In Prototypes of Imagination, Grosse reveals the ways in which painting catalyzes the unfolding of multiple dimensions on a single surface. Following Wunderbild, the imposing processional installation at the National Gallery in Prague, at the center of the exhibition is a single painting of oceanic scale on loose cloth. Working on huge expanses of flat cloth enables Grosse to execute very large-scale works in the studio in response to specific architectural conditions beyond it, in this case the Britannia Street gallery. This new approach creates a bridge between the studio canvases and the in situ paintings that she has been making over the last decade. In this abstract phantasmagoria, with its aqueous layers of vibrant, pulsating color, Grosse’s painterly gestures, and the inverted chromatic zones arising from her use of stencils of vaguely biomorphic form, assert entirely new spatial and temporal transformations.
Grosse continues this approach in works on stretched canvas, many of which contain rectangular fields that slide and tessellate like the windows and tabs of a browser, or dissolve into each other, creating ghostly organic silhouettes.
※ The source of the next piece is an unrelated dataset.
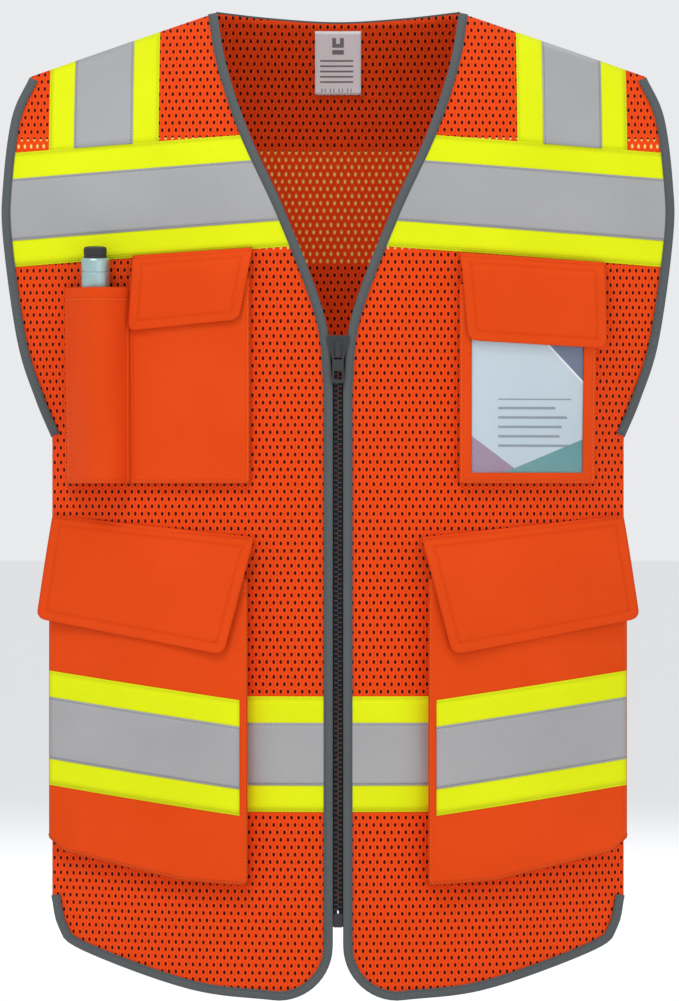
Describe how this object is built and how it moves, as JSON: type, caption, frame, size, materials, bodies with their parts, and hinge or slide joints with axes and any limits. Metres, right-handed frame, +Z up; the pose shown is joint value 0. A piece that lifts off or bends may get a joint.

Spatial tensions rise through shifts in chromatic temperature, and with stencils, folds, and other tools she allows for new patterns to emerge. Using stencils to either filter or completely block out areas of negative space, she creates opaque fields to be interrupted by solid geometries and ambiguous transparencies. The result sometimes recalls photograms wherein individual objects are placed on photosensitive paper to produce images using light alone. Here, paint replaces light, as Grosse saturates the exposed fabric with blazing, spectral mists. Each composition bears intimate traces of its creation, such as the smudges of paint where a stencil has been removed, or showers of drips suddenly severed in their resistance to gravitational pull. Surpassing the limits of pictorial logic, Grosse’s paintings are paradigms of vision; just as forms seem to materialize, their edges effervesce, pulling the viewer into their kaleidoscopic force field.
An extensive monograph on Grosse’s recent work, published by Gagosian and with contributions by Dan Cameron, Okwui Enwezor, Isabelle Graw, and Louise Neri, will be available at the time of the exhibition.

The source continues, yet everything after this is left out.